Give all of the lines again, with nothing added or dropped.

>> start DATA EXCERPT

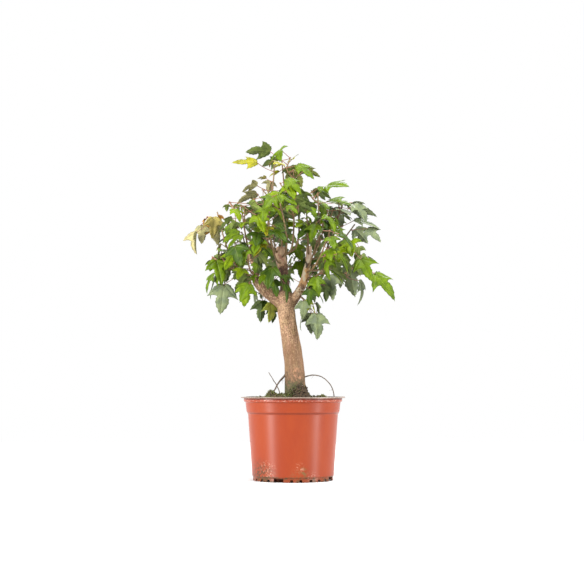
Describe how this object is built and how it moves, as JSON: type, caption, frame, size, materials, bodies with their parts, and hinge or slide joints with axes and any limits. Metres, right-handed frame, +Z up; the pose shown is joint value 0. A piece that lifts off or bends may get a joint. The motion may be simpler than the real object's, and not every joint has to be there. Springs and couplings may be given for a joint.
{
  "type": "young trident maple, pot-grown for bonsai",
  "caption": "Small leafy maple with a thick leaning trunk, cut-back boughs and three-lobed leaves, in a round plastic nursery pot.",
  "frame": {"origin": "centre of the pot's underside, on the ground it stands on", "axes": "+Z up the plant, +X to the right as seen from the front, -Y towards the viewer"},
  "size_m": [0.263, 0.1681, 0.4264],
  "materials": {
    "pot": "satin terracotta-coloured plastic",
    "soil": "dark crumbly potting soil with moss",
    "bark": "matt light brown bark",
    "root": "matt dark brown",
    "leaves": "soft green leaves"
  },
  "bodies": {
    "root": {"pot": "pot", "soil": "soil", "trunk": "bark", "left_bough": "bark", "left_spur": "bark", "middle_bough": "bark", "right_bough": "bark", "right_root": "root", "left_root": "root", "dry_stalk": "root", "left_tip_foliage": "leaves", "left_hanging_foliage": "leaves", "left_low_foliage": "leaves", "under_bough_foliage": "leaves", "left_front_foliage": "leaves", "left_high_foliage": "leaves", "left_back_foliage": "leaves", "fork_foliage": "leaves", "centre_front_foliage": "leaves", "centre_high_foliage": "leaves", "apex_left_foliage": "leaves", "apex_top_foliage": "leaves", "apex_right_foliage": "leaves", "apex_low_foliage": "leaves", "centre_right_foliage": "leaves", "right_high_foliage": "leaves", "right_upper_foliage": "leaves", "right_tip_foliage": "leaves", "right_middle_foliage": "leaves", "right_low_foliage": "leaves", "right_low_tip_foliage": "leaves", "right_under_foliage": "leaves", "right_inner_foliage": "leaves", "fork_right_foliage": "leaves", "hanging_foliage": "leaves", "gap_foliage": "leaves", "back_centre_foliage": "leaves", "back_right_foliage": "leaves", "back_high_foliage": "leaves", "right_back_high_foliage": "leaves", "right_front_foliage": "leaves", "front_high_foliage": "leaves"}
  },
  "joints": []
}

>> end DATA EXCERPT

WRITTEN ANSWER:
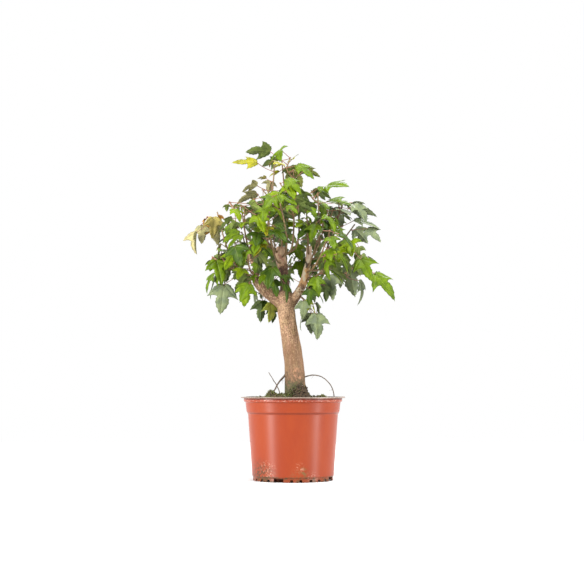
Describe how this object is built and how it moves, as JSON: type, caption, frame, size, materials, bodies with their parts, and hinge or slide joints with axes and any limits. Metres, right-handed frame, +Z up; the pose shown is joint value 0. A piece that lifts off or bends may get a joint. The motion may be simpler than the real object's, and not every joint has to be there. Springs and couplings may be given for a joint.
{
  "type": "young trident maple, pot-grown for bonsai",
  "caption": "Small leafy maple with a thick leaning trunk, cut-back boughs and three-lobed leaves, in a round plastic nursery pot.",
  "frame": {"origin": "centre of the pot's underside, on the ground it stands on", "axes": "+Z up the plant, +X to the right as seen from the front, -Y towards the viewer"},
  "size_m": [0.263, 0.1681, 0.4264],
  "materials": {
    "pot": "satin terracotta-coloured plastic",
    "soil": "dark crumbly potting soil with moss",
    "bark": "matt light brown bark",
    "root": "matt dark brown",
    "leaves": "soft green leaves"
  },
  "bodies": {
    "root": {"pot": "pot", "soil": "soil", "trunk": "bark", "left_bough": "bark", "left_spur": "bark", "middle_bough": "bark", "right_bough": "bark", "right_root": "root", "left_root": "root", "dry_stalk": "root", "left_tip_foliage": "leaves", "left_hanging_foliage": "leaves", "left_low_foliage": "leaves", "under_bough_foliage": "leaves", "left_front_foliage": "leaves", "left_high_foliage": "leaves", "left_back_foliage": "leaves", "fork_foliage": "leaves", "centre_front_foliage": "leaves", "centre_high_foliage": "leaves", "apex_left_foliage": "leaves", "apex_top_foliage": "leaves", "apex_right_foliage": "leaves", "apex_low_foliage": "leaves", "centre_right_foliage": "leaves", "right_high_foliage": "leaves", "right_upper_foliage": "leaves", "right_tip_foliage": "leaves", "right_middle_foliage": "leaves", "right_low_foliage": "leaves", "right_low_tip_foliage": "leaves", "right_under_foliage": "leaves", "right_inner_foliage": "leaves", "fork_right_foliage": "leaves", "hanging_foliage": "leaves", "gap_foliage": "leaves", "back_centre_foliage": "leaves", "back_right_foliage": "leaves", "back_high_foliage": "leaves", "right_back_high_foliage": "leaves", "right_front_foliage": "leaves", "front_high_foliage": "leaves"}
  },
  "joints": []
}